Unverändert hoch wird auch das positive Außenhandelssaldo ausfallen. Es wird mit zwar mit abnehmenden Überschüssen des Exports über den Import gerechnet, aber der Überschuss wird in 2017 mit 24 Milliarden Dollar immer noch so hoch sein, dass es keine Probleme mit der Devisenversorgung geben wird. In anderen Ländern sieht das ja durchaus anders aus, dort ist es infolge permanent negativer Außenhandelssalden eher schwierig, Devisen zu kaufen. Die jungen Kasachstaner kennen eine solche Situation aber nicht, was ja auch nicht schlecht ist.

Die jungen Kasachstaner betrifft jedoch vor allem die Frage der Ausbildung und der beruflichen Zukunft. Prognostiziert wird eine steigende absolute Anzahl von Absolventen sowohl mit Hochschul- als auch mit Facharbeiterausbildung: In ersterer Kategorie soll die Anzahl der Absolventen von rund 169.000 in diesem Jahr auf 205.000 im Jahr 2017 steigen. Richtige vorrangige Orientierung sind dabei technische Abschlüsse, denn hier ist der Fachkräftemangel – ähnlich wie in Deutschland – besonders hoch. Die Anzahl der Absolventen von Berufsschulen soll im gleichen Zeitraum von 187.000 auf 192.500, also langsamer als die Zahl der Hochschulabsolventen, steigen. Ob diese Relation wirklich den realen Bedarf der Wirtschaft widerspiegelt, kann bezweifelt werden.
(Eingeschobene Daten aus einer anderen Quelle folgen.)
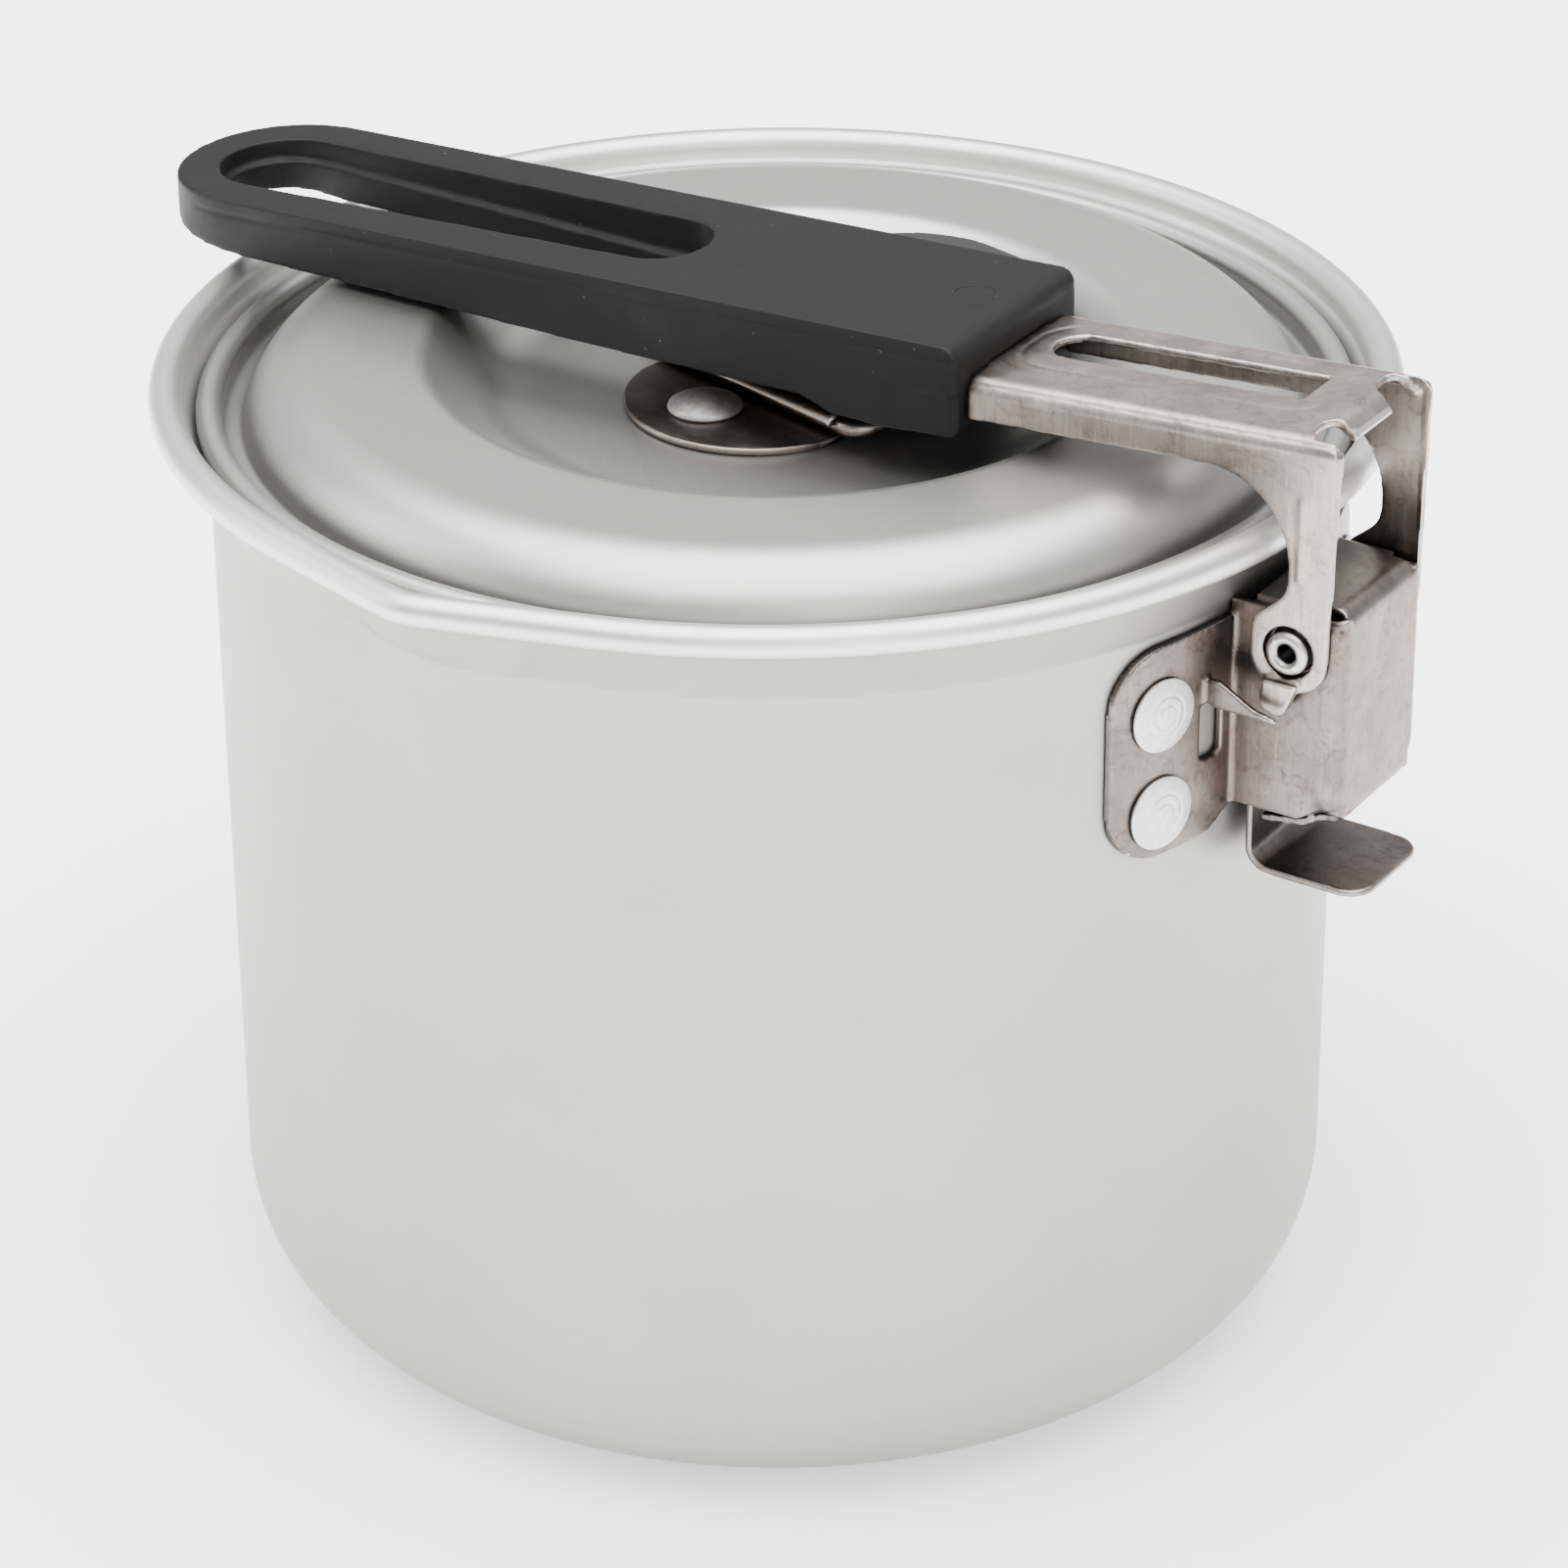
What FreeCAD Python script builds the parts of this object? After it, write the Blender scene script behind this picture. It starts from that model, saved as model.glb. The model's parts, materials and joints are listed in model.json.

Schwerpunkt im Bildungssektor soll von der Vorschul- bis zur Hochschulausbildung die Verbesserung der Qualität sein. Dem soll der Bau neuer Schulen für den Ersatz einer nach wie vor großen Zahl von Schulen im Havariezustand, der Abbau des Dreischichtbetriebs in Schulen, der Einführung interaktiver Lehrmethoden, die Schaffung von „Colleges auf internationalem Niveau“, die Schaffung eines Systems der unabhängigen Qualitätskontrolle im Bildungssektor (bisher kontrolliert das Bildungsministerium die Ausbildungsqualität in seinem Verantwortungsbereich selbst), vor allem aber der weitere Ausbau des Systems der „Intellektuellen Nasarbajew-Schulen“ dienen. Letztere sind im Verbund mit der sich in Astana im Aufbau befindlichen Nasarbajew-Universität die einzigen Bildungsträger, die im vorliegenden Konzept als Träger verallgemeinerungswürdiger Bildungsqualität genannt werden. Das aber dürfte denn wohl doch eine etwas dünne Basis für die bildungs- und innovationsseitigen Ziele sein, die sich Kasachstan richtigerweise gestellt hat. Ohne eine breite und vielfältige Bildungslandschaft, die sich weitgehend frei von kleinlicher Bürokratie und Bevormundung entwickeln kann, werden jedoch viele hehre Ziele letztlich nur fromme Wünsche bleiben. Das Ignorieren anderer Erfahrungsträger außerhalb der N-Linie erscheint in diesem Kontext denn doch bedenklich.